The court remains a very long way from indictments of U.S. soldiers or civilian officials. The prosecutor still hasn’t decided to open a full investigation. Even if she does, indictments of U.S. personnel are highly uncertain. What appears to be happening behind the scenes is a quiet push and pull between The Hague and Washington over whether the United States has adequately investigated abuses by its own forces. If the United States can demonstrate that it has done so, the doctrine of “complementarity” should preclude any court action.

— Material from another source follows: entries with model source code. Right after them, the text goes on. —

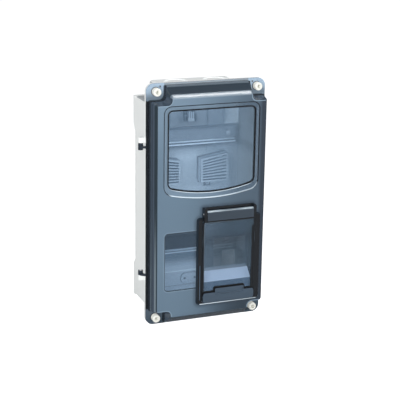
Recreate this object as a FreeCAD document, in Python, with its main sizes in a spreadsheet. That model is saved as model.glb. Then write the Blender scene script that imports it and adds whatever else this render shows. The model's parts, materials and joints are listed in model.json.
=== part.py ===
"""Electric meter box: a wall box with a hinged see-through cover and a flap over the breakers.

Millimetres. X runs to the right and Z up, seen from the front, and +Y runs into the wall.
The origin lies on the wall, in the middle of the four wall screws. A depth is a distance
from the wall towards the front, which is -Y.
"""
import FreeCAD, Part
import math
import os
import Sketcher

# Driving dimensions, each with the name of its cell in the sheet
SIZES = {
    # Back box
    "base_width": 207.2,
    "base_height": 428.0,
    "base_depth": 95.3,
    "base_wall": 2.8,
    "base_corner": 5.0,
    "notch_width": 27.6,
    "top_notch": 27.7,
    "bottom_notch": 15.4,
    "notch_corner": 4.0,
    "rim_thickness": 4.0,
    "lip_wall": 2.5,
    "lip_gap": 0.3,
    # Feet and wall screws
    "foot_height": 9.8,
    "foot_width": 34.0,
    "top_foot_low": 133.6,
    "bottom_foot_high": 138.5,
    "foot_slope": 13.6,
    "wall_screw_across": 172.0,
    "wall_screw_up": 334.0,
    "wall_hole": 6.5,
    # Cover
    "cover_width": 226.5,
    "cover_height": 450.0,
    "cover_corner": 14.0,
    "flange_thickness": 3.0,
    "cover_wall": 2.5,
    "panel_wall": 3.0,
    "flank_wall_end": 3.3,
    "inner_drop": 1.0,
    "cut_past": 1.0,
    "step_one_rise": 6.2,
    "step_two_rise": 5.0,
    "flank_rise": 14.0,
    "bevel_rise": 6.5,
    "step_one_side": 3.0,
    "step_two_side": 4.6,
    "flank_side": 6.8,
    "bevel_side": 10.5,
    "step_one_end": 3.0,
    "step_two_end": 5.5,
    "flank_end": 16.2,
    "bevel_end": 22.0,
    "seal_land_side": 5.0,
    "seal_land_end": 6.3,
    "seal_land_ear": 8.5,
    "ear_across": 81.5,
    "ear_up": 196.3,
    "ear_draft": 5.5,
    "ear_draft_shoulder": 3.9,
    "ear_draft_foot": 1.5,
    "ear_corner": 3.5,
    "ear_hollow": 8.5,
    # Gasket
    "gasket_height": 2.5,
    "gasket_width": 3.6,
    "gasket_inset": 2.0,
    # Upper window
    "window_left": 90.2,
    "window_top": 188.2,
    "window_side_end": 31.2,
    "window_middle_end": 18.9,
    "window_corner": 13.0,
    "pane_corner": 8.0,
    "window_frame": 7.6,
    "window_frame_low": 10.7,
    "window_first_step": 1.0,
    "window_second_step": 1.2,
    "pane_wall": 2.8,
    # Lower left window
    "side_window_left": 89.2,
    "side_window_top": 42.0,
    "side_window_bottom": 152.6,
    "side_window_corner": 7.5,
    "side_window_step": 0.7,
    # Breaker pocket and opening in the cover
    "pocket_left": 15.6,
    "pocket_right": 81.0,
    "pocket_top": 30.0,
    "pocket_bottom": 143.0,
    "pocket_depth": 20.5,
    "opening_left": 14.1,
    "opening_right": 78.0,
    "opening_top": 67.0,
    # Flap over the pocket
    "door_left": 17.6,
    "door_right": 84.9,
    "door_top": 25.2,
    "door_bottom": 181.0,
    "door_corner": 6.0,
    "door_lift": 0.6,
    "door_plate": 2.5,
    "door_rim_height": 2.9,
    "door_rim_wall": 2.0,
    "door_gap": 0.8,
    "door_border": 2.4,
    "door_border_step": 0.5,
    "door_window_corner": 3.0,
    "strip_top": 161.0,
    "strip_inset": 1.0,
    "strip_corner": 4.0,
    "grip_left": 6.8,
    "grip_right": 64.4,
    "grip_top": 153.5,
    "grip_corner": 2.0,
    "scoop_wall": 2.0,
    "scoop_long": 9.5,
    "scoop_depth": 1.5,
    "scoop_corner": 1.5,
    "rib_down": 13.4,
    "rib_wide": 0.95,
    "strip_height": 2.2,
    "rib_pitch": 1.9,
    "rib_height": 0.5,
    "rib_count": 3,
    "hinge_left": 11.6,
    "hinge_right": 77.9,
    "hinge_low": 24.2,
    "hinge_axis_down": 9.2,
    "hinge_axis_lift": 8.6,
    "hinge_round": 5.6,
    "hinge_corner": 1.8,
    "shoulder_corner": 3.0,
    "door_pin": 3.0,
    "door_pin_length": 15.0,
    "door_pin_play": 0.05,
    "door_bore_spare": 1.0,
    "door_seal_width": 2.4,
    "door_seal_gap": 0.3,
    # Collar round the flap
    "collar_left": 10.7,
    "collar_right": 12.6,
    "collar_top": 7.7,
    "collar_low": 4.6,
    "collar_slope": 3.0,
    "collar_slope_end": 1.5,
    "collar_height": 4.6,
    "collar_corner": 8.0,
    "collar_shoulder": 6.5,
    "cheek_width": 5.6,
    "cheek_gap": 0.4,
    "cheek_height": 12.5,
    "cheek_top": 1.2,
    "cheek_corner": 2.5,
    # Cover screws
    "screw_across": 192.4,
    "screw_up": 422.0,
    "screw_head": 14.4,
    "screw_head_height": 11.0,
    "screw_shank": 6.0,
    "screw_tip": 8.9,
    "screw_play": 1.3,
    "screw_recess": 7.6,
    "screw_recess_depth": 3.0,
    "screw_slot": 2.0,
    "screw_slot_depth": 3.0,
    "screw_head_edge": 1.2,
    "screw_boss": 13.0,
    "screw_boss_length": 27.0,
    "washer_width": 16.0,
    "washer_thickness": 1.0,
    "washer_play": 0.3,
    "seal_hole_out": 8.25,
    "seal_hole": 2.2,
    # Cover hinge
    "pivot_out": 6.15,
    "pivot_back": 9.1,
    "pivot_pin": 4.0,
    "pivot_play": 0.05,
    "pivot_pin_spare": 1.0,
    "knuckle": 9.0,
    "knuckle_height": 9.7,
    "upper_clip_height": 12.7,
    "lower_clip_height": 8.3,
    "clip_gap": 0.3,
    "clip_mouth": 3.0,
    "clip_mouth_deep": 5.4,
    "clip_arm_side": 2.7,
    "clip_arm_near": 3.6,
    "clip_arm_far": 6.75,
    "clip_arm_root": 2.0,
    "clip_arm_inner": 0.5,
    "clip_arm_high": 4.0,
    "upper_clip_low": 105.3,
    "lower_clip_high": 121.0,
    # Rails and their posts
    "rail_width": 35.0,
    "rail_height": 7.5,
    "rail_sheet": 1.0,
    "rail_inner": 27.0,
    "rail_length": 165.0,
    "rail_front": 44.0,
    "upper_rail_up": 113.0,
    "lower_rail_down": 94.6,
    "rail_screw_out": 70.0,
    "rail_post": 14.0,
    "small_shank": 3.8,
    "small_head": 7.6,
    "small_head_height": 2.6,
    "small_pilot": 10.0,
    "small_spare": 1.0,
    "small_play": 0.1,
    "drive_wide": 1.2,
    "drive_long": 5.2,
    "drive_deep": 1.3,
    # Meter supports and hook
    "support_inner": 20.4,
    "support_outer": 74.9,
    "support_low": 19.0,
    "support_inner_top": 64.5,
    "support_outer_top": 73.0,
    "support_front": 36.0,
    "support_shift": 2.9,
    "support_wall": 2.0,
    "support_slots": 8,
    "support_slot_wide": 2.6,
    "support_margin": 3.6,
    "support_tab": 13.0,
    "support_screw_out": 41.0,
    "hook_width": 22.0,
    "hook_up": 148.0,
    "hook_height": 26.0,
    "hook_front": 26.0,
    "hook_plate": 3.0,
    "hook_slot": 2.2,
    "hook_slot_pitch": 3.96,
    "hook_slot_long": 8.0,
    "hook_block_high": 12.8,
    "hook_tongue_high": 18.4,
    "hook_tongue_wide": 13.2,
    "hook_screw_down": 5.3,
    # Ribs, band and pads on the floor of the box
    "floor_rib_out": 37.6,
    "floor_rib_wide": 1.6,
    "floor_rib_high": 1.5,
    "band_top": 161.0,
    "band_bottom": 190.0,
    "pad_out": 5.0,
    "pad_down": 175.5,
    "pad_long": 36.0,
    "pad_wide": 21.0,
    "pad_high": 3.5,
    "pad_hole": 3.0,
    "pad_hole_pitch": 20.6,
    # Knockouts in the top and bottom walls
    "knockout": 44.0,
    "knockout_inner": 32.0,
    "knockout_depth": 1.3,
    "knockout_pitch": 76.0,
    "knockout_shift": 4.0,
    "knockout_front": 36.0,
}

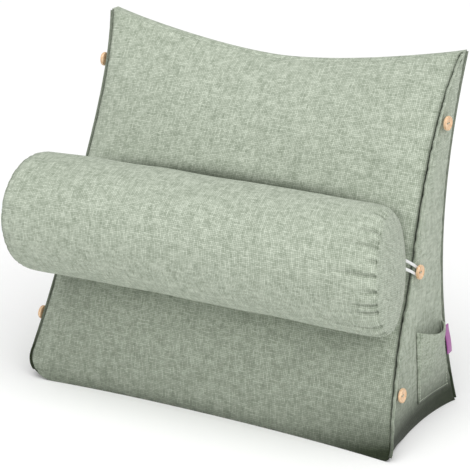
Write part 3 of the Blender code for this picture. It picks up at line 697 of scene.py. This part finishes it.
# Lockstitches in a paler sage polyester thread hold the pocket along its sides and bottom, and its hem.
# The eye sees a row of short, slightly glossy beads.
STITCH_SPACING, STITCH_LENGTH, THREAD_RADIUS = 0.0034, 0.0025, 0.00035
THREAD_PROUD = 0.4            # the share of a thread's radius by which its middle stands off the cloth
EDGE_IN, BOTTOM_IN, HEM_SEAM, MOUTH_END = 0.035, 0.035, 0.87, 0.985


def stitch_tree(thread):
    """A node tree that lays stitches end to end along the edges of a mesh."""
    tree = bpy.data.node_groups.new("lockstitches", "GeometryNodeTree")
    tree.interface.new_socket(name="Line", in_out="INPUT", socket_type="NodeSocketGeometry")
    for name in ("Spacing", "Stitch length", "Thread radius"):
        tree.interface.new_socket(name=name, in_out="INPUT", socket_type="NodeSocketFloat")
    tree.interface.new_socket(name="Stitches", in_out="OUTPUT", socket_type="NodeSocketGeometry")
    sizes = add_node(tree, "NodeGroupInput").outputs
    path = add_node(tree, "GeometryNodeMeshToCurve", {"Mesh": sizes["Line"]})
    spots = add_node(tree, "GeometryNodeResampleCurve",
                     {"Curve": path.outputs["Curve"], "Length": sizes["Spacing"]}, mode="LENGTH")
    tangent = add_node(tree, "GeometryNodeInputTangent")
    turn = add_node(tree, "FunctionNodeAlignRotationToVector", {"Vector": tangent.outputs["Tangent"]},
                    axis="X")
    half_length = add_node(tree, "ShaderNodeMath", {0: sizes["Stitch length"], 1: 0.5},
                           operation="MULTIPLY")
    stretch = add_node(tree, "ShaderNodeCombineXYZ",
                       {"X": half_length.outputs[0], "Y": sizes["Thread radius"],
                        "Z": sizes["Thread radius"]})
    bead = add_node(tree, "GeometryNodeMeshUVSphere", Segments=6, Rings=5)
    laid = add_node(tree, "GeometryNodeInstanceOnPoints",
                    {"Points": spots.outputs["Curve"], "Instance": bead.outputs["Mesh"],
                     "Rotation": turn.outputs["Rotation"], "Scale": stretch.outputs[0]})
    real = add_node(tree, "GeometryNodeRealizeInstances", {"Geometry": laid.outputs["Instances"]})
    dyed = add_node(tree, "GeometryNodeSetMaterial", {"Geometry": real.outputs["Geometry"]}, Material=thread)
    add_node(tree, "NodeGroupOutput", {"Stitches": dyed.outputs["Geometry"]})
    return tree


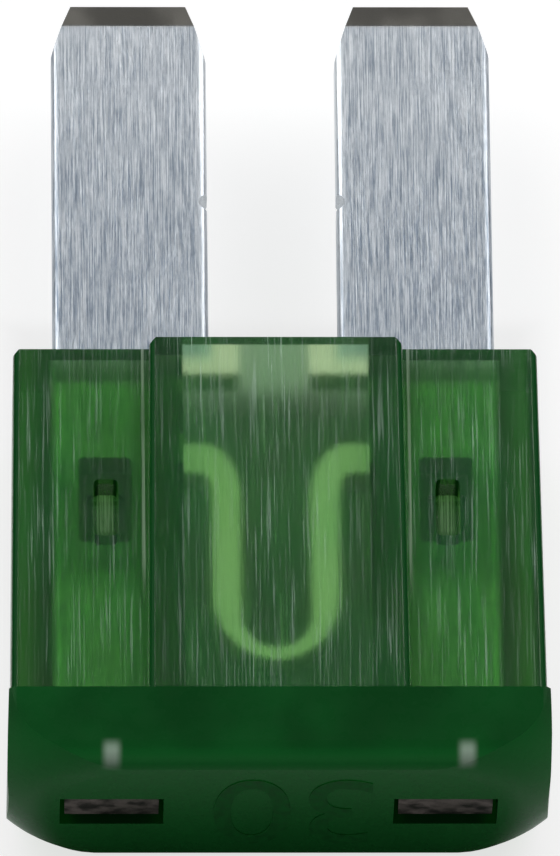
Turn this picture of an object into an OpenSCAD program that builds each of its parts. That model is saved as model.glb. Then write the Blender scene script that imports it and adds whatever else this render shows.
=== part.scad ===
// Two-blade micro automotive fuse: a translucent moulded housing around one stamped metal strip.
// The fuse lies on its broad face: X is its width, +Y points to the blade tips, +Z is its thickness.
// The solids are written standing on the head, with their height along Z, and then laid down.

/* [Head] */
// Width of the head where it is widest
head_w = 9.1; // [9.1:0.1:10]
// Width of the head at the ledge
head_ledge_w = 9.06; // [9.04:0.02:9.1]
// Height at which the head is widest
head_wide_h = 0.7; // [0.5:0.05:0.9]
// Thickness of the head
head_d = 3.8; // [3.7:0.1:4.4]
// Height of the head
head_h = 1.4; // [1.4:0.05:1.8]
// Radius of the head's four upright corners at the ledge
head_corner_r = 0.15; // [0.1:0.05:0.5]
// Radius along the two long rims of the head's outer face
head_rim_r = 0.4; // [0.1:0.05:0.6]
// Radius along the two short rims of the head's outer face
head_end_rim_r = 0.3; // [0.1:0.05:0.6]
// Radius of the bowl that rounds the head's corners towards its outer face
bowl_r = 2.8; // [2.7:0.05:3.2]
// Radius along the rim of that bowl
bowl_rim_r = 1.35; // [0.9:0.05:1.35]
// Distance between the centres of the bowl's two ends
bowl_pitch = 4.8; // [4.6:0.1:5.2]

/* [Body] */
// Height of the body above the head
body_h = 6.65; // [6.2:0.05:8]
// Width of the body at the mouth
body_mouth_w = 8.86; // [8.6:0.02:8.94]
// Width of the body at the head
body_foot_w = 9; // [8.96:0.02:9.1]
// Thickness of the body beside the centre panel
body_d = 2.64; // [2.3:0.02:2.9]
// Chamfer on the body's two corners at the mouth
mouth_corner = 0.1; // [0.05:0.05:0.3]
// Width of the raised centre panel at the mouth
panel_mouth_w = 4.28; // [4:0.02:4.36]
// Width of the raised centre panel at the head
panel_foot_w = 4.4; // [4.38:0.02:4.6]
// Chamfer on each centre panel's two corners at the mouth
panel_corner = 0.12; // [0.06:0.02:0.2]
// Thickness across the two centre panels
panel_d = 3.54; // [3.3:0.02:3.6]
// Radius along the outer edges of the body and the panels
mould_edge_r = 0.12; // [0.04:0.02:0.2]

/* [Fuse chamber] */
// Width of the open chamber behind the centre panels
chamber_w = 3.14; // [2.9:0.02:3.3]
// Thickness of each centre panel's wall
panel_wall = 0.48; // [0.3:0.02:0.7]
// Plastic between the chamber and the head's outer face
chamber_floor = 1.5; // [1.2:0.1:2]

/* [Blade slots] */
// Gap between a blade and each broad wall of its slot
face_gap = 0.04; // [0.02:0.01:0.1]
// Gap between a blade and each narrow wall of its slot
edge_gap = 0.05; // [0.02:0.01:0.1]
// How far the lead-in opens each slot wall at the mouth
lead_in = 0.28; // [0.1:0.02:0.4]
// Depth of the lead-in
lead_in_h = 0.3; // [0.1:0.02:0.5]

/* [Test windows] */
// Thickness of the two windows in the head's outer face
window_d = 0.94; // [0.8:0.02:1.2]
// Depth of a window, down to the blade's shoulders
window_h = 0.9; // [0.6:0.05:1.2]
// Gap between a blade's tongue and the narrow walls of its window
window_gap = 0.08; // [0.04:0.02:0.12]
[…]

That may be easier said than done, however. In recent months, U.S. military lawyers have been working to match up the incidents the court is interested in with the various internal investigations conducted by the U.S. military. The dearth of information on many of these incidents makes this a challenging task. But there’s a much more fundamental issue. The ICC has as part of its mandate investigating and prosecuting “those most responsible” for serious crimes. Its investigations thus far in other conflicts have bypassed lower-level officials and have moved directly to commanders and even political leaders. Because the United States has mostly avoided grappling with whether senior officials bear criminal responsibility for abusive interrogation practices, U.S. officials may have trouble convincing the ICC prosecutor that they have done enough.
For that reason, the new ICC report increases the still-small probability of a full-blown confrontation between the world’s superpower and the fragile young court. Over the last decade, the political fights in the United States about the ICC have mostly faded into the background. The second George W. Bush administration and Barack Obama’s administration have taken small but meaningful steps toward a productive working relationship. But if the court’s interest in U.S. misdeeds in Afghanistan continues, that truce could end.